Link your multisite, multilingual content
The page tree is unique in TYPO3 and represents the sites and hierarchical page structure of your TYPO3 instance. There are two approaches for setting up your website for translation and/or localization: single-tree and multitree. The approach you choose can impact your risk of duplicate content.
- Single tree - One page tree for all languages. In this setup, translated pages are treated as different versions of the same page, and hreflang-tags are created automatically. It’s clear to search engines that this is not duplicate content.
- Multitree - A separate page tree for each language. This is a common approach for many organizations but comes with a downside.
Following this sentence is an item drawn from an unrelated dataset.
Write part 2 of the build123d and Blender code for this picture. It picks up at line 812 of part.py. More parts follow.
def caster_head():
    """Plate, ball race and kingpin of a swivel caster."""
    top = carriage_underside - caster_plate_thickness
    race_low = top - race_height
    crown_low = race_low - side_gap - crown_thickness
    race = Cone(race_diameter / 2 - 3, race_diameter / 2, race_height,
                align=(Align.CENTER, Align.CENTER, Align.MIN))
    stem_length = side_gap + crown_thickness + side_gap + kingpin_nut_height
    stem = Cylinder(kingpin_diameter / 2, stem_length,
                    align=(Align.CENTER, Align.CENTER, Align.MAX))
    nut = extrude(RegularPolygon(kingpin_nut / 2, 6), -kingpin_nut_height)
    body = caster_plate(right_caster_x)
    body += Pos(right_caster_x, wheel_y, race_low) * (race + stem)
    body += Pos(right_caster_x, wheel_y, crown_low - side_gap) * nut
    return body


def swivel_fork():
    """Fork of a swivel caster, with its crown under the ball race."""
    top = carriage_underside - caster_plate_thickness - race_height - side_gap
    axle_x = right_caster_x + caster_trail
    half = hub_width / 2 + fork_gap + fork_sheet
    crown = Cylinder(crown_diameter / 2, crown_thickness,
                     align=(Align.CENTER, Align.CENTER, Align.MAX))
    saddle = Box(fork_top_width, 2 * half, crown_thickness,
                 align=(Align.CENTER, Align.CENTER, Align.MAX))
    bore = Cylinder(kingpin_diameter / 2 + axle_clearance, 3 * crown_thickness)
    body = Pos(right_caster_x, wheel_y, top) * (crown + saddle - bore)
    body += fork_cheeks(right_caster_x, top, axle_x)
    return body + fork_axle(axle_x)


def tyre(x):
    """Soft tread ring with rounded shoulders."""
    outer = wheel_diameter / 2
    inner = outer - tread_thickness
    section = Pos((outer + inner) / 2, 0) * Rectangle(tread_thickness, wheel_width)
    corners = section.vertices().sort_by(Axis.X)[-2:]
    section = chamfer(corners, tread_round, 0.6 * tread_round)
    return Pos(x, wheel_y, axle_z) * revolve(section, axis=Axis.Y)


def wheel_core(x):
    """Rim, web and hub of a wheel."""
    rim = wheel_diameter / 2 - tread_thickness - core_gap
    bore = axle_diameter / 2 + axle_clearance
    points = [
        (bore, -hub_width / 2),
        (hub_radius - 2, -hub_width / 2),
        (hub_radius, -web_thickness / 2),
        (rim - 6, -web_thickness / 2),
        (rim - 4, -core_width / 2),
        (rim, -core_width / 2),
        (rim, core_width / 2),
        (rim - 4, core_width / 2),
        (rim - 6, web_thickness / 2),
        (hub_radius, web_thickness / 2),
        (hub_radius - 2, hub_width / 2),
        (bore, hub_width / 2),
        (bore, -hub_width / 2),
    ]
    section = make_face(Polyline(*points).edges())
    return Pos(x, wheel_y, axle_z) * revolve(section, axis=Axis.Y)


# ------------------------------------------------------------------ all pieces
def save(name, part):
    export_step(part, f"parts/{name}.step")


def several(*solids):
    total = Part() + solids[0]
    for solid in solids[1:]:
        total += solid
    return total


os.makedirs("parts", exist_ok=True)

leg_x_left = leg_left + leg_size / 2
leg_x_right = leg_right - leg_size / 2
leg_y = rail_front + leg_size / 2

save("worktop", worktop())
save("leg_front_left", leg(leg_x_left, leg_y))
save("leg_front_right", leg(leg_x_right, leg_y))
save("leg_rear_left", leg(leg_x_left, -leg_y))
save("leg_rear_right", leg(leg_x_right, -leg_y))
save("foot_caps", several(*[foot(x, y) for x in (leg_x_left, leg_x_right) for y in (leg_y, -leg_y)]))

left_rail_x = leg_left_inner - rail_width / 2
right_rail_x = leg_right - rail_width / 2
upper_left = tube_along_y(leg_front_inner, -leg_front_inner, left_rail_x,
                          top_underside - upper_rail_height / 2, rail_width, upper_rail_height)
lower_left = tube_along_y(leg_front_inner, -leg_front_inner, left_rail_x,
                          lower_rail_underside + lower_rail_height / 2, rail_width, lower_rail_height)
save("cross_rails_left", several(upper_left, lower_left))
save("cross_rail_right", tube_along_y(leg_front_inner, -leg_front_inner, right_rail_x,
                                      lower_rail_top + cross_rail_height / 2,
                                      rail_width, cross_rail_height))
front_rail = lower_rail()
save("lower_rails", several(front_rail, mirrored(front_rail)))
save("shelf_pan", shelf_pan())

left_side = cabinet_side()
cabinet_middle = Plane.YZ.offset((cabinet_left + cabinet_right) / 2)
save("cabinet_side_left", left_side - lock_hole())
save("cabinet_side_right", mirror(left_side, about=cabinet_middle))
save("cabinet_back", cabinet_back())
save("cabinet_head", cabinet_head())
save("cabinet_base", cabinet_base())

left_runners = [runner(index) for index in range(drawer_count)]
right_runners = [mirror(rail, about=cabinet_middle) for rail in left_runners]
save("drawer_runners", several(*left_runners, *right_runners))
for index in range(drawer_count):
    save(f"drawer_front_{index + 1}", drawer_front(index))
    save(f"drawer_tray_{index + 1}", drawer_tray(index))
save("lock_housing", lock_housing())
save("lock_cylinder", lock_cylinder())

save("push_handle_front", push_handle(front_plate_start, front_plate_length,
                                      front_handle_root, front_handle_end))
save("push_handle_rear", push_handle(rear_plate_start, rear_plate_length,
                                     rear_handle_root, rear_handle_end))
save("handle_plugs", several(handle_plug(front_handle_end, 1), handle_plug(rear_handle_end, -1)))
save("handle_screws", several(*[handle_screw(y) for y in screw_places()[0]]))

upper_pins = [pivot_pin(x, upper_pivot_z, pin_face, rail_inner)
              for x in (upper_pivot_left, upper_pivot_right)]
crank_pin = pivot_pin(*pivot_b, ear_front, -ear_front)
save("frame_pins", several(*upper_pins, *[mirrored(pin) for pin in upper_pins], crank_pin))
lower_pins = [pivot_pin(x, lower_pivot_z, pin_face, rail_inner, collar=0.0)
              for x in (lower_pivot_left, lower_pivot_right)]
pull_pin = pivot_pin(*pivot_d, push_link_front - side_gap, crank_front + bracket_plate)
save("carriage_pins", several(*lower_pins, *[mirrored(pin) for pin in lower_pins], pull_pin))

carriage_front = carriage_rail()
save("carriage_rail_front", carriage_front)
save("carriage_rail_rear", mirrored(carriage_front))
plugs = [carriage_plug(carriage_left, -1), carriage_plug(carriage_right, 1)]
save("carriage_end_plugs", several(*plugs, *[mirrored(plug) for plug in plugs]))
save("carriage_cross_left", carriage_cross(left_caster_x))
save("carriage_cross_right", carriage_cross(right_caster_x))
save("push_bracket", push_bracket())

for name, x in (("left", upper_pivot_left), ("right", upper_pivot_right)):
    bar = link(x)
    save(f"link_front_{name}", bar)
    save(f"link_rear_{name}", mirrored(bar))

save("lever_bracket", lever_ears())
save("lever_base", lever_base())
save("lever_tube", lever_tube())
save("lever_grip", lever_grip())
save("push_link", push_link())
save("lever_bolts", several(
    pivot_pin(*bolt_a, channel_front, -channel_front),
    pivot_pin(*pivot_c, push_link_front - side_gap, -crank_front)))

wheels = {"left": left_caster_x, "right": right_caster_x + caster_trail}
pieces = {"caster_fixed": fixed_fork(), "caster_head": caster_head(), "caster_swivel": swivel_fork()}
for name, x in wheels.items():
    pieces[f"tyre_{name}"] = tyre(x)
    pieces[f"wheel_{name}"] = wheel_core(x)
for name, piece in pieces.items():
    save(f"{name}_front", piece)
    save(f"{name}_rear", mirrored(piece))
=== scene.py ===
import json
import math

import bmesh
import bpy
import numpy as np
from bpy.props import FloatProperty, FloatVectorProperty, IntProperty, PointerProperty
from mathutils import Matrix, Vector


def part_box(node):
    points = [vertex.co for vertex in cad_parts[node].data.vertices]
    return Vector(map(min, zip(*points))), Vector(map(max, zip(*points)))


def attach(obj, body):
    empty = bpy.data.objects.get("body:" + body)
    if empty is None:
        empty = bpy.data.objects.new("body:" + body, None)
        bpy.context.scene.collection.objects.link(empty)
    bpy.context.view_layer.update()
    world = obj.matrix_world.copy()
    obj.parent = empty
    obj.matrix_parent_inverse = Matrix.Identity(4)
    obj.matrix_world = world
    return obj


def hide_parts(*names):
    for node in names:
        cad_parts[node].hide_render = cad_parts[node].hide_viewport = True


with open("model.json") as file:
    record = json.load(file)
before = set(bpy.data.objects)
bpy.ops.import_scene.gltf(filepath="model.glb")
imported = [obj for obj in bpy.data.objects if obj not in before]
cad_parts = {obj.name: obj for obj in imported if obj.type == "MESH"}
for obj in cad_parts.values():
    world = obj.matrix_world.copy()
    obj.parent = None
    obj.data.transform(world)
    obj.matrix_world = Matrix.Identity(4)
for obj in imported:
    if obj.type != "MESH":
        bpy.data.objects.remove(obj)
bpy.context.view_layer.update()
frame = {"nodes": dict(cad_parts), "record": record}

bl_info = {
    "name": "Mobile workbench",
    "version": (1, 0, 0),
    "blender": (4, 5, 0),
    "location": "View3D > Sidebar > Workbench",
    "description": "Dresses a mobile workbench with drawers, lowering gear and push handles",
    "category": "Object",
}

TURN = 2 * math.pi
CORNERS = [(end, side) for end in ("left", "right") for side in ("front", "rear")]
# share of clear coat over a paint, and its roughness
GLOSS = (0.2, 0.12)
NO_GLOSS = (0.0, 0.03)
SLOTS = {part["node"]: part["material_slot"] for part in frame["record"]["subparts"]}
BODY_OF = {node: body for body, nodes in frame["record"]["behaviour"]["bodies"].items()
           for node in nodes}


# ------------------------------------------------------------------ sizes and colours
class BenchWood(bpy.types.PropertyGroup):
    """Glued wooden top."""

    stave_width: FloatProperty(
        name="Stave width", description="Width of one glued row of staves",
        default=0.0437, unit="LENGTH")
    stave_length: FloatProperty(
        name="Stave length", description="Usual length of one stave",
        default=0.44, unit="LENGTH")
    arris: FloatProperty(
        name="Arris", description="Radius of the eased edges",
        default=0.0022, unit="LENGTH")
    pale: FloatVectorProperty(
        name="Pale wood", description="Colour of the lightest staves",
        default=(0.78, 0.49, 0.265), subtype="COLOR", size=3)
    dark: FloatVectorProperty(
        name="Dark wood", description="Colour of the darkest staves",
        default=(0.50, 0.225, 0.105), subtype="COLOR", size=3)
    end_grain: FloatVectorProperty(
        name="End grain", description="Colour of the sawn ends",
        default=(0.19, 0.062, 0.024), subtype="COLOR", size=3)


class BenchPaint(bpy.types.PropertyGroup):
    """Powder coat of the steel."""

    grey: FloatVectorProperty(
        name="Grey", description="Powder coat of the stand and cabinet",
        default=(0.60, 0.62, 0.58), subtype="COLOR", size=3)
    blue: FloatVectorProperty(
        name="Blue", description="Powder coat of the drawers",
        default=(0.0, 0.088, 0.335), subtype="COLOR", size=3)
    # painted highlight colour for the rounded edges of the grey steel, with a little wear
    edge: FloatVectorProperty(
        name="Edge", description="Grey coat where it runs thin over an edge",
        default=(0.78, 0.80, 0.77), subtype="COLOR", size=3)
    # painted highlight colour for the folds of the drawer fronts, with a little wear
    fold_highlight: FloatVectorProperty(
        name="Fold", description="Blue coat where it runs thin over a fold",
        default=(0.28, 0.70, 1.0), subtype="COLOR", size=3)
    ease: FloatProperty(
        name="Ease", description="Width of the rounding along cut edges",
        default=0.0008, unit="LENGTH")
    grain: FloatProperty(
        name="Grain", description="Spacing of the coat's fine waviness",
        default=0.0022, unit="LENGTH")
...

In this setup, the translated versions are unlinked by hreflang-tags so search engines cannot tell the relationship between the pages and might treat them as duplicate content.
We created an extension to make hreflang tag links between pages regardless of which page tree approach you are using. This not only solves the SEO dilemma of duplicate content, but brings other benefits like a more complete sitemap and the ability to give regional user roles permissions for editors.
Avoiding duplicate content with TYPO3
Some CMSs are good at handling translations while other CMSs are better suited for multiple sites. TYPO3 excels at both. It allows you to manage markets and translations seamlessly, targeting different regions with tailored content in different tones and on different domains. TYPO3 provides the flexibility and tools to handle everything within a single system, avoiding duplicate content issues. You can set up multiple domains, customize URLs, translate and localize content, and use the same system for content management and the same workflow for publishing across your global company.
At b13, we always recommend using one tool for the job. If you want to implement a complex, international content and SEO strategy, choose the right system for it: TYPO3.